The 30-day carry test, if it does not live in your bag, do not buy it
Run the test before you spend the money.
For 30 days, simulate Plotter with a cheaper six-ring cover in the same size. Use similar paper. Carry it the same way you'd carry Plotter. Force the same habits: capture, review, prune.
If you can't keep up with that rhythm, premium leather won't fix you. It will just sit there and judge you.
On the other hand, if you naturally capture notes and you keep returning to them, the premium starts to look less like vanity and more like buying a tool you already proved you'll use.
To see how other people assemble real "ecosystems" instead of one magic notebook, read a 2026 notebook ecosystem field report. It's messy, human, and useful.
Build the cheapest working setup first, then decide if the leather earns its keep
If you still want Plotter after the carry test, build the leanest working kit.
Pick a size based on how you write. A5 gives you room for real sentences and meetings. Pocket sizes are for quick capture and lists. Choose one ruling you can live with. Dot grid often works because it doesn't fight you.
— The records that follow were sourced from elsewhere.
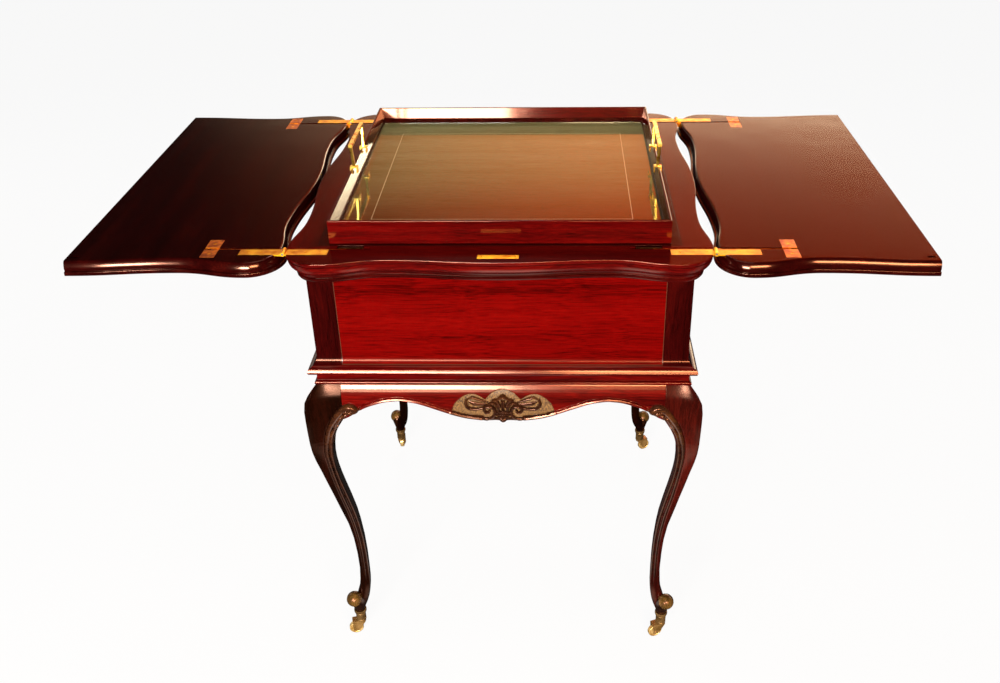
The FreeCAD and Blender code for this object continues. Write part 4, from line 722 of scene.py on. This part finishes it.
# figured veneer: bright red under the polish, with long darker flecks
panel_wood = both_ways("figured_mahogany_veneer", "#2a0000", "#540101", "#630302", ribbon=34, streak=1.6,
                       figure=0.55, stretch=0.035, gloss=0.12, roughness=0.2)
# the stiles: the same veneer laid upright and stained almost black
stile_wood = mahogany("dark_mahogany_stile", "#160101", "#240202", "#340403", along="Z", gloss=0.22)


def line_wood(name, dark, light):
    """Fine straight-grained wood for inlaid lines."""
    made, tree, place = new_material(name)
    fibre = node(tree, "TexNoise", links=place, Scale=1000 / 1.5, Detail=2.0)
    tint = node(tree, "ValToRGB", links=[("Fac", fibre)], stops=[(0, linear(dark)), (1, linear(light))])
    shade = node(tree, "BsdfPrincipled", links=[("Base Color", tint)], Roughness=0.3)
    node(tree, "OutputMaterial", links=[("Surface", shade)])
    return made


# boxwood gone brown under a century of stain and polish
boxwood = line_wood("boxwood_stringing", "#2a0e06", "#4e2812")

PANEL_X, PANEL_HEAD, PANEL_FOOT, LINE = 232.0, 703.0, 561.7, 0.9
UNDER_RIM = 720.0


def cut(piece, point, normal, **how):
    """Cuts a piece's mesh along a plane; told to, it clears the side that the normal points to."""
    worked(piece, (bpy.ops.mesh.bisect, dict(plane_co=Vector(point) * MM, plane_no=normal, **how)))


for side, (axis, _) in SIDES.items():
    wall = 11.0 if axis == "X" else 13.5
    profile = [(-wall, CASE_FOOT), (-wall, UNDER_RIM), (0, UNDER_RIM)] + FLARE + [(0, 560.76), (0, CASE_FOOT)]
    board = mitred_length("case_board_" + side, side, profile, CASE_X, CASE_Y)
    # scored where stiles and panel meet, so that they can take different veneers
    along = Vector((axis == "X", axis == "Y", 0))
    for sign in (-1, 1):
        cut(board, sign * PANEL_X * along, along)
    for z in (PANEL_HEAD, PANEL_FOOT):
        cut(board, (0, 0, z), (0, 0, 1))
    clad(board, stile_wood, panel_wood[axis], rail_wood[axis])
    centres = middles(board)
    level = (PANEL_FOOT < centres[:, 2]) & (centres[:, 2] < PANEL_HEAD)
    stile, panel, head = range(3)
    coat(board, np.where(abs(centres @ along) < PANEL_X, np.where(level, panel, head), stile))
    fit(board, "case_" + side, slot="mahogany_veneer")

# the boxwood line: four strips let in level round the front panel, bent with the flare at their foot
inner_x, inner_head, inner_foot = PANEL_X - LINE, PANEL_HEAD - LINE, PANEL_FOOT + LINE
sections = []
uprights = [PANEL_FOOT, 562.9, 564.5, 566.5, 569, 572, 576, 620, 660, PANEL_HEAD]
flare = [(height, out) for out, height in FLARE]
for sign, run in ((-1, uprights), (1, uprights[::-1])):
    for z in run:
        share = (z - PANEL_FOOT) / (PANEL_HEAD - PANEL_FOOT)
        within = inner_foot + share * (inner_head - inner_foot)
        sections.append([(sign * x, -(CASE_Y + at_height(flare, height) + proud), height) for x, height, proud in
                         ((PANEL_X, z, 0.03), (inner_x, within, 0.03), (inner_x, within, -1.0), (PANEL_X, z, -1.0))])
sections.append(sections[0])
line = lofted("panel_stringing", sections, capped=False)
clad(line, boxwood)
fit(line, "front_stringing", slot="boxwood_line")

# ---- top: rim, its cornice, and the two leaves -----------------------------
# The rim is a flat mitred frame on the case and each leaf a clamped board. All
# share one serpentine outline, worked with a round, a sunk quirk and a lip; the
# coved cornice under the rim follows it.

HINGE_X, HINGE_Z, HALF_DEPTH, SIDE_GAP = 295.0, 740.0, 298.0, 0.6
FRONT_WAIST, WAIST_AT, LOBE_BULGE, LOBE_AT = 8.5, 142.0, 5.5, 48.0
SIDE_WAIST, SIDE_WAIST_AT, TURN_Y = 10.5, 160.0, 253.5
PULLS = (0.45, 0.45, 0.55, 0.45, 0.45)
OUTLINE_STEPS = 18


def quarter(inset):
    """A quarter of the outline, from the middle of the front to the middle of a side."""
    front = HALF_DEPTH - inset
    side = HINGE_X - SIDE_GAP - inset
    keys = np.array([(0, front), (HINGE_X - WAIST_AT, front - FRONT_WAIST), (HINGE_X - LOBE_AT, front + LOBE_BULGE),
                     (side, TURN_Y), (side - SIDE_WAIST, SIDE_WAIST_AT), (side, 0)])
    points = [keys[:1]]
    t = np.linspace(0, 1, OUTLINE_STEPS + 1)[1:, None]
    for number, share in enumerate(PULLS):
        start, end = keys[number:number + 2]
        pull = share * (end - start)
        first = start + pull * ((1, 0) if number < 3 else (0, 1))
        last = end - pull * ((1, 0) if number < 2 else (0, 1))
        points.append((1 - t) ** 3 * start + 3 * t * (1 - t) ** 2 * first + 3 * t * t * (1 - t) * last + t ** 3 * end)
    return np.vstack(points)


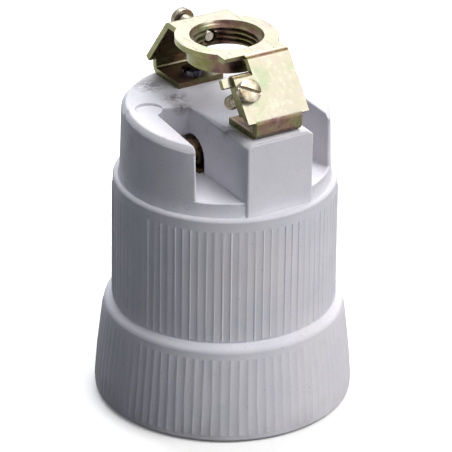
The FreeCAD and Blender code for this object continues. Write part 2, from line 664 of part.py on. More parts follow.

Add one lifter. Stop there.
After two weeks, judge it like a working photographer judges a bag: by what it lets you do under pressure.
Ask yourself four things:
- Do you write more, or just admire the gear?
- Do you find notes faster than before?
- Do you archive pages without resentment?
- Do you produce better work, or cleaner stress?
If the answers are solid, the leather starts earning its keep. If the answers are weak, keep the workflow and drop the premium.